We make a smaller sign of the cross during Mass just before the Gospel is proclaimed. As we make this smaller sign of the cross with our thumbs on the forehead, the lips and the heart, we say, “Glory to you, O Lord.” The idea here is that the Gospel should be on our mind, on our lips and in our hearts.

It is also a pious custom to make the sign of the cross whenever passing a church. I think it is also a beautiful prayer we can make whenever we see or hear a passing ambulance, to pray for the sick or injured person. However long we have been doing this, it is a wonderful “mini-Catechism” and profession of our Christian faith.

Q: I heard that a “Jubilee Year” will be held in 2025. What does that mean?

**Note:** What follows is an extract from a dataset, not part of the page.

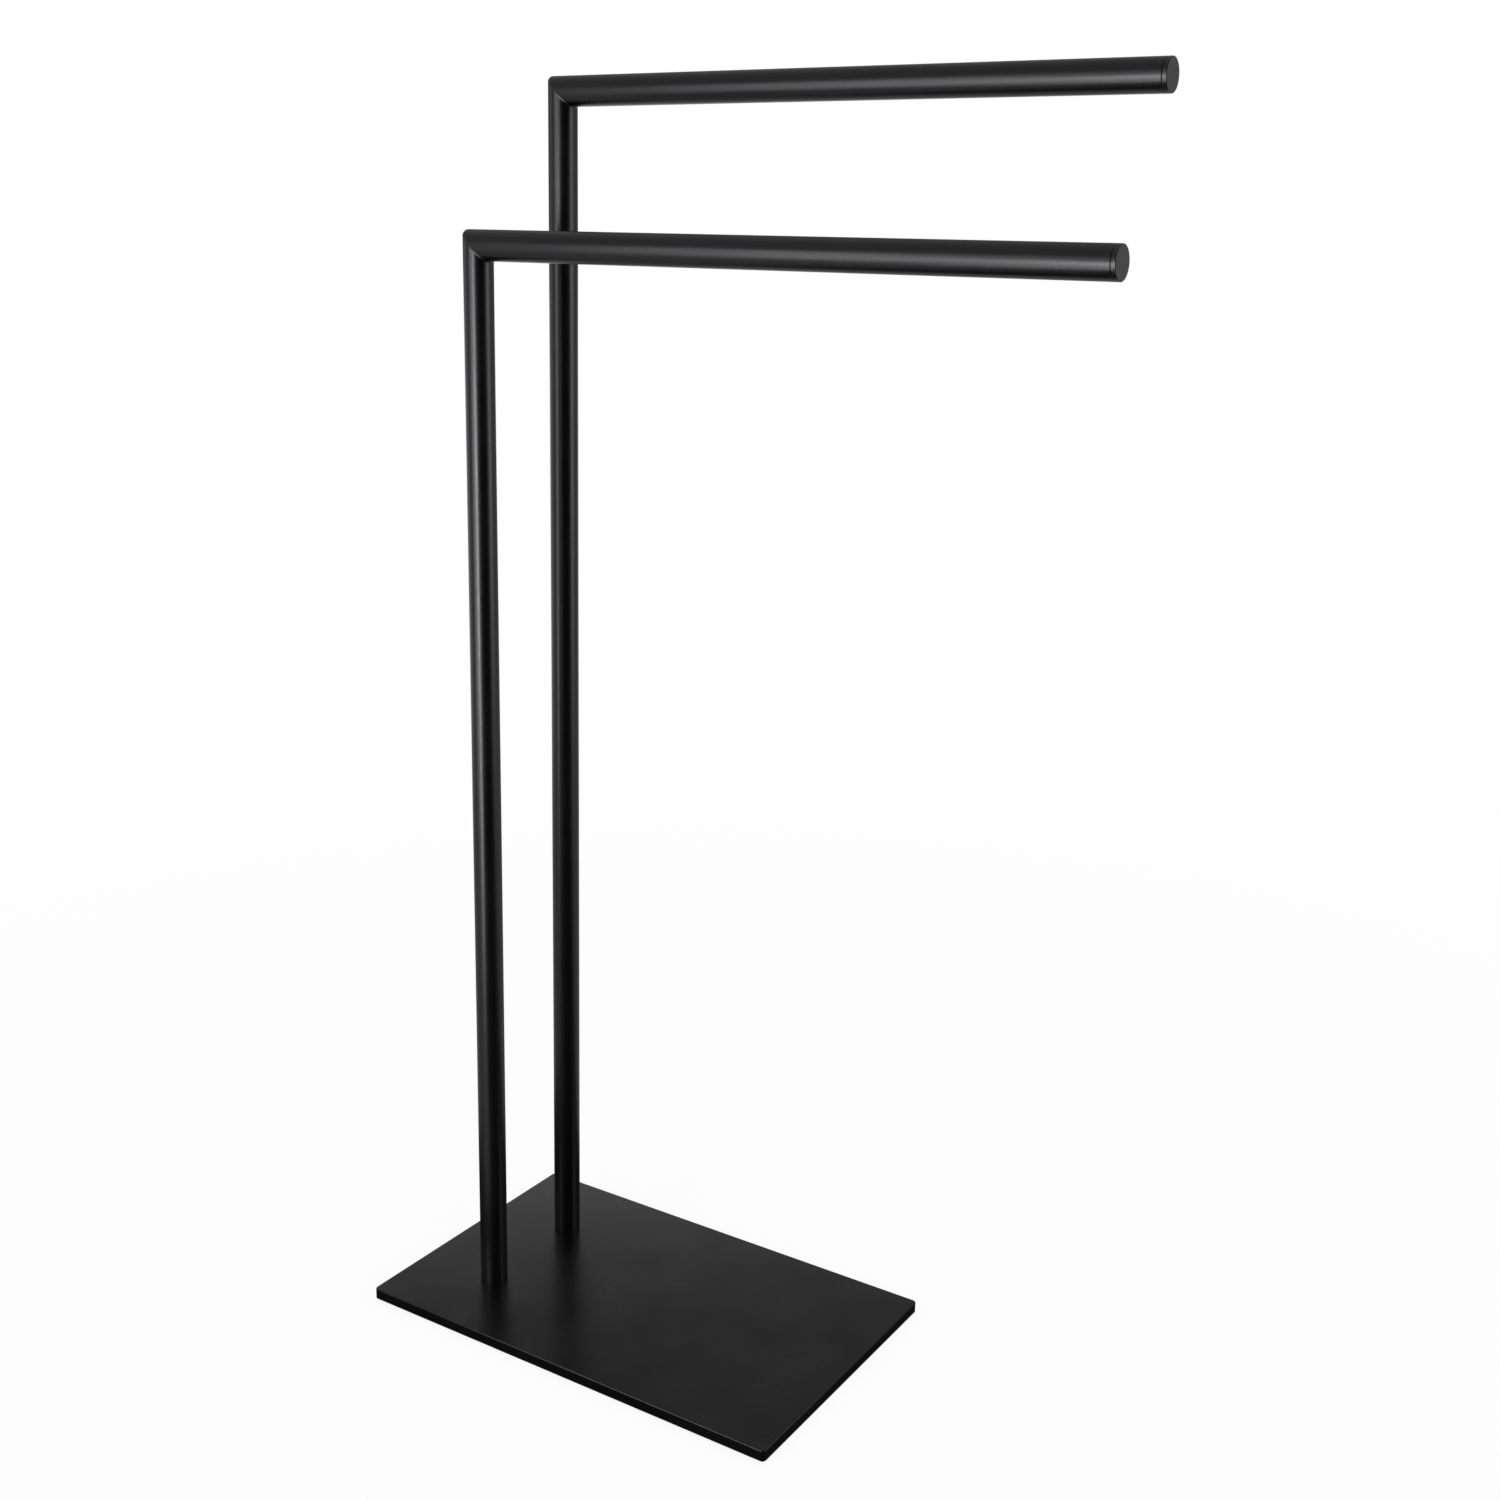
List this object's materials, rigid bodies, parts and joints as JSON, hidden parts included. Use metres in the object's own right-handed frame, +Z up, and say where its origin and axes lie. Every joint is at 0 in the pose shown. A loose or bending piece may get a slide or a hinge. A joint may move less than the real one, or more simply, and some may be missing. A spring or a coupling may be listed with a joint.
{
  "type": "towel stand",
  "caption": "Freestanding towel stand: two mitred L-shaped tube frames, one lower than the other, on a flat rectangular base plate.",
  "frame": {"origin": "on the floor, in the middle of the stand's outer box", "axes": "+X runs along the bars to their free ends, +Y from the low front bar to the high back bar, +Z up"},
  "size_m": [0.48, 0.205, 0.832],
  "materials": {
    "plate_coat": "matte black powder coat, fine grain",
    "tube_coat": "matte black powder coat, soft satin sheen",
    "cap_coat": "matte black powder coat on a turned cap",
    "plain_steel": "bare turned steel, hidden in the tube",
    "black_zinc": "black zinc plated",
    "pad_rubber": "matte black rubber"
  },
  "bodies": {
    "root": {"base_plate": "plate_coat", "front_post": "tube_coat", "back_post": "tube_coat", "front_bar": "tube_coat", "back_bar": "tube_coat", "front_end_cap": "cap_coat", "back_end_cap": "cap_coat", "front_post_plug": "plain_steel", "back_post_plug": "plain_steel", "front_base_screw": "black_zinc", "back_base_screw": "black_zinc", "front_left_floor_pad": "pad_rubber", "front_right_floor_pad": "pad_rubber", "back_left_floor_pad": "pad_rubber", "back_right_floor_pad": "pad_rubber"}
  },
  "joints": []
}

A: I will try to devote a fuller column to this in the future as we get a little closer to 2025. The idea of a jubilee year goes back to our Jewish roots. Originally, this was every 50th year. The number seven is always significant in the Bible, representing “fullness.” Seven times seven years is 49 years. The 50th year was, therefore, seen as a “bonus” and cause for celebration. Debts were forgiven, people rested and let the land rest, wrongs were set right and families and communities reconciled. The name comes from the ram’s horn (yobel) used to announce Yom Kippur, the Day of Atonement.

In Christianity, the first jubilee or “Holy Year” was in 1300. Jubilees have generally been held at regular intervals of 50 or 25 years. There have been a few “extraordinary” jubilees, including the most recent in 2015, called by Pope Francis to mark the 50th anniversary of the end of the Second Vatican Council.